There exists many other problems too, which can be easily solved by bit masking or bit manipulation.

Bit Manipulation basically means, we play with the inputs, or numbers bitwise.

We all know, a number can be represented in Binary format, where each bit is either 0 or 1, like, “2” can be represented as “10”, or “22” can be represented as “10110”.

We are going to discuss here, about the basic bits manipulations, We will discuss some more bit manipulations in further articles.

1. Getting a bit of a number

2. Setting a bit of a number

3. Clearing a bit of a number

Lets start with getting “i”th bit of a number, Suppose the given number is 8, and we have to extract its 2nd bit.

Binary representation of “8” : 1000, 0th bit = 0, 1st bit = 0, 2nd bit = 0, 3rd bit = 1.

N = 8, i = 2

1000                                                                                                                  & 0100     <—— (AND with this mask)                                                                     ———                                                                                                                   0000  <—— if this is “0” then “i”th bit is 0, if it is not zero, then “i”th bit is 1.       ———

result = (N & mask) ? 1 : 0 = (N & (1<<i)) ? 1 : 0

How to get this mask? simply, left shift “1”, “i” times, i.e., 1<<2 (i here is 2), we get, 100. Now, Do the AND operation of the number with mask. If the answer is non-zero then the ith bit is 1, else, ith bit 0.

Setting “i”th bit of a number

Suppose the given number is 11, and we have to set its 2nd bit.

N = 11, i = 3                                                                                                          11 in binary format : 1011, 0th bit = 1, 1st bit = 1, 2nd bit = 0, 3rd bit = 1.

1011                                                                                                                   | 0100   <——- (OR with this mask)                                                                       ———-                                                                                                                   1111     <——- This is the result number after setting the “i”th bit.                     ———-

result = (N | mask) = (N | (1<<i))

How to get this mask? “1” left shift by “i”, i.e., 1<<2 = 100. Do the OR operatio of the number with this mask will get you the answer.
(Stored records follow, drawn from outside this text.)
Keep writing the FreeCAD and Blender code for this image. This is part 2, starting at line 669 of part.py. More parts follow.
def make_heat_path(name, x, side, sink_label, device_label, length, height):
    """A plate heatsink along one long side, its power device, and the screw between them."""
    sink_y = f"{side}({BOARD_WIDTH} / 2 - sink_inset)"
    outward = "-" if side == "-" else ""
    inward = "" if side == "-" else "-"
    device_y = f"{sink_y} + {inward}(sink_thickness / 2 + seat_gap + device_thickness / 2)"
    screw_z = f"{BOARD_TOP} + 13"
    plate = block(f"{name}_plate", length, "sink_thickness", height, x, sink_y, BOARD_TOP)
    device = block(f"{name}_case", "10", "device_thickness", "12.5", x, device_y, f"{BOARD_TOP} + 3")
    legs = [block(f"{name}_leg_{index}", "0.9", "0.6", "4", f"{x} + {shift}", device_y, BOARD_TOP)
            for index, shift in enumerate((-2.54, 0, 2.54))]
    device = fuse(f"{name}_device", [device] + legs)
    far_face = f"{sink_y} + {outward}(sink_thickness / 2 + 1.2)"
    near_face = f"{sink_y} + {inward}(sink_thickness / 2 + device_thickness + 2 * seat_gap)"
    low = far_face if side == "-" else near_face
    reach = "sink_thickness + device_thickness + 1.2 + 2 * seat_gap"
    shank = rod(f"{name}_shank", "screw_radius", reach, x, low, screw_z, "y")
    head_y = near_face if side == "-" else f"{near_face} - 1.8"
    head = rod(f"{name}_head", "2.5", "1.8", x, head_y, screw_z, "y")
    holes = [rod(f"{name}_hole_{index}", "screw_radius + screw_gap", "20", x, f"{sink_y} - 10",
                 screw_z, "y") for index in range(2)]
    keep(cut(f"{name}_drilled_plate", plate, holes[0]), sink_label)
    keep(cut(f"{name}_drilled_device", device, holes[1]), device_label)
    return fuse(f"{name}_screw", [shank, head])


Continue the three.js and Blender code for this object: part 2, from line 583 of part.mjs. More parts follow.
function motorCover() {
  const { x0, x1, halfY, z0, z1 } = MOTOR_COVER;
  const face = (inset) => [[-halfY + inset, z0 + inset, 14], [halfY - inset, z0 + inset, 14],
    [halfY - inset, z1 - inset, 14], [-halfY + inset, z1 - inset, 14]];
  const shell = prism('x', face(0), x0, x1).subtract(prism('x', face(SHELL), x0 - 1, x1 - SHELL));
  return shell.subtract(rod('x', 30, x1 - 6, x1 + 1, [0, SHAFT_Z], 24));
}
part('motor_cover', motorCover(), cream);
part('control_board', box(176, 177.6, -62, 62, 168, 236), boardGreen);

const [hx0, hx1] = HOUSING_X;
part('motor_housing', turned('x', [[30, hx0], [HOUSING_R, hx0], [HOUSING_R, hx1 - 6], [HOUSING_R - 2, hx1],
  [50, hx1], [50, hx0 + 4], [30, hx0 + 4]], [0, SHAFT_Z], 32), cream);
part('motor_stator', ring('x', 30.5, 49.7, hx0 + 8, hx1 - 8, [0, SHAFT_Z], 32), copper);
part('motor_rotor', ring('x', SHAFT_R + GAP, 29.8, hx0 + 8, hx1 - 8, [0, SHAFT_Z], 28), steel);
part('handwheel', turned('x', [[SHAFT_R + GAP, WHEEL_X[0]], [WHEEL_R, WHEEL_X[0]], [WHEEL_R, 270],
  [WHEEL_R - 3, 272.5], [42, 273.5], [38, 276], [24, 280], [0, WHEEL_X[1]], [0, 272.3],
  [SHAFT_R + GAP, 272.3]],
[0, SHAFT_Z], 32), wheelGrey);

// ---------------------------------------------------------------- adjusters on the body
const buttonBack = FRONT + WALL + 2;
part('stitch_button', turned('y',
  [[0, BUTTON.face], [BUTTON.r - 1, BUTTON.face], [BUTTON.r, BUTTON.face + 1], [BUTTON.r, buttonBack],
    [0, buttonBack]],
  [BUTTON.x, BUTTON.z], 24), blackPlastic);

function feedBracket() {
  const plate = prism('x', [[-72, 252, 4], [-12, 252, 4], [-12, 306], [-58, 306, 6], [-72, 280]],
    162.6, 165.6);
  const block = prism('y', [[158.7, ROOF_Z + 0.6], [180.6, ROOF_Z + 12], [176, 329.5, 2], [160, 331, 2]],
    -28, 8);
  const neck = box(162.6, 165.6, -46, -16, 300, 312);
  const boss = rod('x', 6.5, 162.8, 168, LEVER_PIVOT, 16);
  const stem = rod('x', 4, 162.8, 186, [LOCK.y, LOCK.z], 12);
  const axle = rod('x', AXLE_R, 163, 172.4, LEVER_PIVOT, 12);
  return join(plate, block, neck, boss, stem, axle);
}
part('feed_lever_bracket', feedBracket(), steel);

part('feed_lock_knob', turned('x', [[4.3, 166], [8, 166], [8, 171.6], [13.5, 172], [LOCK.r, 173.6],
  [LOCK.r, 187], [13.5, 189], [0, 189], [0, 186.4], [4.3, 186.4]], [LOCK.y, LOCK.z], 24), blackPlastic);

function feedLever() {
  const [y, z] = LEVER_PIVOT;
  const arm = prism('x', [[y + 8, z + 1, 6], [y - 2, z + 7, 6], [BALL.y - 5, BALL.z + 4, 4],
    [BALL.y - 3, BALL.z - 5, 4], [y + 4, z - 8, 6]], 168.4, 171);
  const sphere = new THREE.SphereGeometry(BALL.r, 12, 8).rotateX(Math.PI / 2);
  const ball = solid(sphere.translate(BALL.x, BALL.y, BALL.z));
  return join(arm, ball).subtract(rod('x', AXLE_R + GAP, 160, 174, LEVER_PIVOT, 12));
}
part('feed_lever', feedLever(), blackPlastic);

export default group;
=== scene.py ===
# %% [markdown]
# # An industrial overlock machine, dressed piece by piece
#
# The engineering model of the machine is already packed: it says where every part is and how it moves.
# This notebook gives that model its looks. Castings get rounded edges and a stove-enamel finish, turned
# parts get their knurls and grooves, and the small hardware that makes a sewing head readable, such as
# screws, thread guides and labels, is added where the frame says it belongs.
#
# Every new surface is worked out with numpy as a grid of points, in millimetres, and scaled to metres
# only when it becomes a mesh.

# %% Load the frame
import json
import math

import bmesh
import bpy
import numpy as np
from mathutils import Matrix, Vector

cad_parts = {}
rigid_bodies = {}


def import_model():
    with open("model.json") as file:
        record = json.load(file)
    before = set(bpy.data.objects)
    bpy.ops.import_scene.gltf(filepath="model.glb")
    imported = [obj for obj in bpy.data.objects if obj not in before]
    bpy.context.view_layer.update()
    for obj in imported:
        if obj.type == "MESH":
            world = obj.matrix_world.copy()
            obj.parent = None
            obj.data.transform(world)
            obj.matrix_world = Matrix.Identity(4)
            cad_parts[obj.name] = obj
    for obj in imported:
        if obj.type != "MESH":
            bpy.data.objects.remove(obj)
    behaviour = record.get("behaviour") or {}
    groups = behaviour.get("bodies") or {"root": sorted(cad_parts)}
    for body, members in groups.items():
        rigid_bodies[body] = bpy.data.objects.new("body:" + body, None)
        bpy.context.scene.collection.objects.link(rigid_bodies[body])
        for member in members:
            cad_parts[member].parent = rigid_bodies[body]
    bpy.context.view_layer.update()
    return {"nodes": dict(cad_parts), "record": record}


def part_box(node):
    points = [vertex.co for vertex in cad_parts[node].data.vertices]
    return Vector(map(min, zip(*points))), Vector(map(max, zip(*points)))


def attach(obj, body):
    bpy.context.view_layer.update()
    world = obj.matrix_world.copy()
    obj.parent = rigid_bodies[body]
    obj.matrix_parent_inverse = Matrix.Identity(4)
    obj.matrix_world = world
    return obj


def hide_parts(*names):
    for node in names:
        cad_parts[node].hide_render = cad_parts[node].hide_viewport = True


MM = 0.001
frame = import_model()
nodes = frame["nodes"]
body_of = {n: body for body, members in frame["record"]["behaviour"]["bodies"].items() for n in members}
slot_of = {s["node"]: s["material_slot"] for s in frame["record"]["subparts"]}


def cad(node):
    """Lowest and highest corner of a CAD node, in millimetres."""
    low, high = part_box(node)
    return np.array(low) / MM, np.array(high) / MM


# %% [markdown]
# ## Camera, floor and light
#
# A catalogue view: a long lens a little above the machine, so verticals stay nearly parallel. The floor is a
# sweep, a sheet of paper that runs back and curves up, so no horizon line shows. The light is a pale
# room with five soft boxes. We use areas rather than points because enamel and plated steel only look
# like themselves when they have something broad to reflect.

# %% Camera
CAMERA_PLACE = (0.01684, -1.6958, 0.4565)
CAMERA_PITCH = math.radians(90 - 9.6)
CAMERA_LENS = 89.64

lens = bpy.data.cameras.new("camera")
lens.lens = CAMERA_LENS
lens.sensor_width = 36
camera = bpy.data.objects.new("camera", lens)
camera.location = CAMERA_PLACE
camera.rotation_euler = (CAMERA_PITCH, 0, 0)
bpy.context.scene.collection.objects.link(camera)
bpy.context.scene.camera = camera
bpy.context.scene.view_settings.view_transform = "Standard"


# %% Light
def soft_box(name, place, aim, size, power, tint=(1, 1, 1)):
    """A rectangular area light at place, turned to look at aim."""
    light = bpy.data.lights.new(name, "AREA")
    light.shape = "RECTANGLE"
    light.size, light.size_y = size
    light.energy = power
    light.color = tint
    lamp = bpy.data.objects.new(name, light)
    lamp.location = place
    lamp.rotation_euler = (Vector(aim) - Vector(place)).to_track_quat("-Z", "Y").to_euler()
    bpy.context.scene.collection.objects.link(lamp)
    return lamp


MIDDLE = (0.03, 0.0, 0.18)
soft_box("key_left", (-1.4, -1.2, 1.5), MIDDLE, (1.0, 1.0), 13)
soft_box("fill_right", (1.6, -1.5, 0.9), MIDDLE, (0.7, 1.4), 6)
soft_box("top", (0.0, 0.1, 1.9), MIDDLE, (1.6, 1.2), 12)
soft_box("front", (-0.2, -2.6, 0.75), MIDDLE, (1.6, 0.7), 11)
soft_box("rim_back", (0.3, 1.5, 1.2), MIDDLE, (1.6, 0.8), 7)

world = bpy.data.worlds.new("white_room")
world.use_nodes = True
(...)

Clearing “i”th bit of a number

N = 11, i = 1

1011                                                                                                                  & 1101   <—– (AND with this mask)                                                                        ———                                                                                                                   1001                                                                                                                    ———

Mask is a number with all “1” bits except the “i”th bit : 1101, We may notice here that it is NOT of “0010”, How to get this second mask “0010”? Left shift “1” by “i”.

result = (N & (~(1<<i)))